"The history of a town can be found in the history of its cemetery," noted Jack Sterling, a Jim Thorpe historian whose great, great grandfather, Henry Sterling, was the first sexton at the Mauch Chunk Cemetery from 1847 to about 1866. "That's especially true here. It's a great example of a Victorian-era cemetery."
"My grandmother said that the Mauch Chunk Cemetery was busy, especially during the 1918 flu epidemic," said Keith Bellhorn. "The cellar was full. They couldn't dig the graves fast enough. My grandfather, his brothers and all of his friends worked in the mines for 12 hours-a-day digging in the dark and damp. They came home, ate supper, and went out here in the dark and damp, digging all through the flu epidemic to bury as many as they could-as fast as they could."

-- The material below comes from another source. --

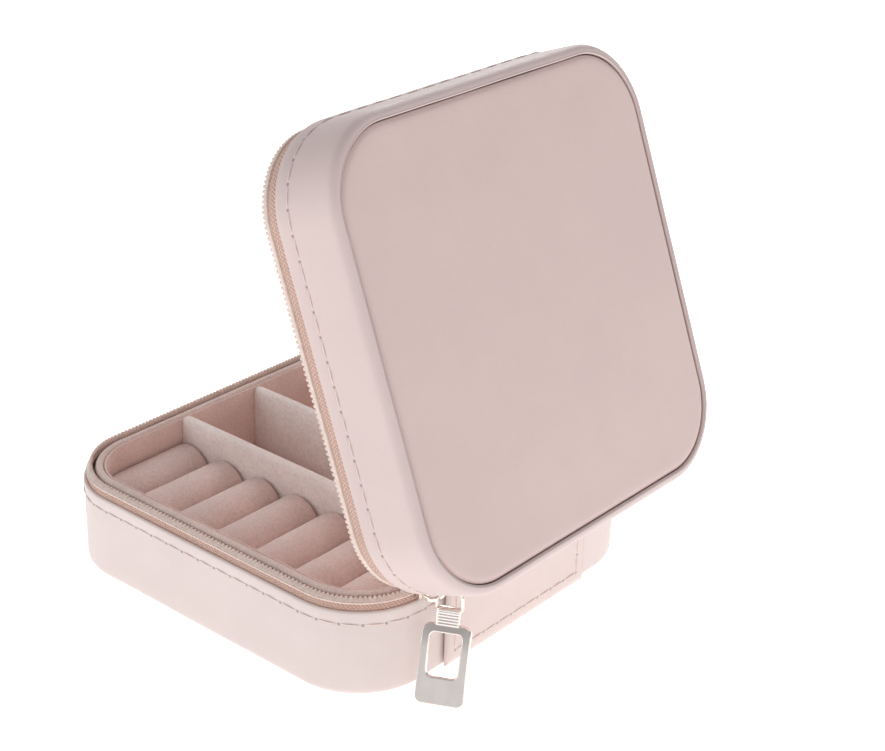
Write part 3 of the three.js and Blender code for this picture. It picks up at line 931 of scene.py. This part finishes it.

Sterling and Bellhorn will lead a unique tour of the Mauch Chunk Cemetery and Chapel on October 30 and 31 from noon to 4 p.m. The tour will start at the Mauch Chunk Cemetery entrance gate in front of the Chapel at the intersection of South and Walnut Avenues in Upper Jim Thorpe.
"People who visit Jim Thorpe tend to explore the Historic District," Sterling said. "They don't often visit the cemetery in the Heights."
Sterling estimates that between 7,000 and 8,000 people are buried at the Mauch Chunk Cemetery. "Around 5,500 are recorded and there were 2,000 more," he explained. "They didn't start keeping records until the 1870s."
The Mauch Chunk Cemetery performed its first interment in 1819, within a year of the founding of Mauch Chunk, currently Jim Thorpe. The first burial was a young woman, Lucy Abbott, who Sterling supposes may have died in childbirth.
"The Mauch Chunk Cemetery is the final resting place for nearly all of Mauch Chunk's millionaires. Its markers are a veritable who's who of 19th century Mauch Chunk wealth with names like: Packer, Butler, Dimmick, Kemmerer and Leisenring. The Kemmerer and Leisenring plots are in a separate section of the cemetery and have their own groundskeepers. The Packer family obelisque towers over the cemetery, overlooking the Asa Packer Mansion.
In 1906, Mary Packer Cummings commissioned the Memorial Chapel of the Resurrection in honor of her sister/aunt Marion P. Skeer. Skeer, the younger sister of Asa Packer's wife, Sarah, was adopted by the couple and became Mary's sister as well as her aunt. Skeer may have died from a fall from a horse.
The stone chapel's main floor features 14 stained glass windows. Barely visible from the outside, from the inside they shine, depicting stories from the New Testament.
Mary Packer Cummings cut no corners in the construction of this Victorian era structure. Neast & Co. were the general contractors, and Philip J. A. Binder of East Mauch Chunk provided the stone work and gargoyle carving. The stained glass was done by Alfred Godwin of Philadelphia, whose other work includes the green and gold opalescent glass dome in the Pennsylvania State Capitol's Supreme Court Chamber.
An early special-purpose hand-cranked hydraulic Otis elevator was installed to lower the coffins to the white-tiled basement. At the main level, the floor of the lift served as a support for casket viewing. After the service, it was lowered to the basement for storage during winter months when the ground was too hard for grave digging.
As a bit of humor on this Halloween-period tour, Sterling may point out the grave of Robert Irwin Blakslee. The marker reads, "Thanks for everything," a comment referring to the inheritance he received that made it possible that he "never worked a day in his life," noted Bellhorn.
The Mauch Chunk Cemetery & Chapel Tour is hosted as a fundraiser for the Mauch Chunk Museum & Cultural Center.